After considering the evidence on counterclaim Two, we are of the opinion that the findings of the decree against Gromer and Ford represent items which basically and equitably should be credited against the $22,000 received by Gromer and Ford for their Dryden stock. Considering these items and the period of time Dryden was operated by Gromer and Ford after the death of Herman Hahn, we are not persuaded that the order of the decree on counterclaim Two is palpably contrary *288to the evidence. We conclude that the court’s order on counterclaim Two should be affirmed. Quist v.
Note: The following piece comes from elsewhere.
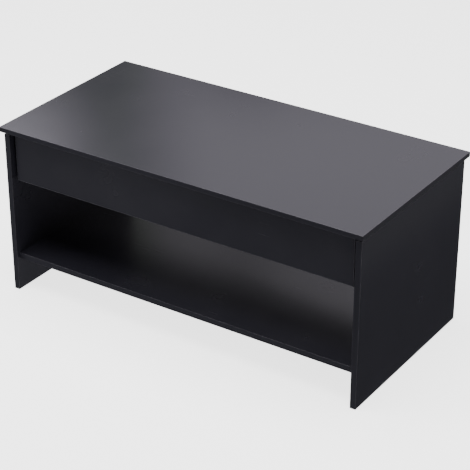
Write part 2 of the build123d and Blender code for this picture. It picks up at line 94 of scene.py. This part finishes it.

Streicher, 18 Ill2d 376, 380,164 NE2d 44 (1960).

Finally, Irma Hahn contends that the trial court should have allowed her interest on the sums which the court directed be paid to her by Gromer and Ford from the basic dates of the findings, and that the cause should be remanded to the trial court to enter interest on all of the amounts due Irma Hahn from the dates previously set forth. In this case, we consider the allowance of interest to be within the discretion of the trial court. We are not persuaded that the failure of the court to allow interest to Mrs. Hahn was an abuse of discretion. See 23 ILP, Interest, § 11, p 4.

For the reasons given, the decree appealed from is affirmed in its entirety.

Affirmed.

BURMAN, P. J. and ADESKO, J., concur.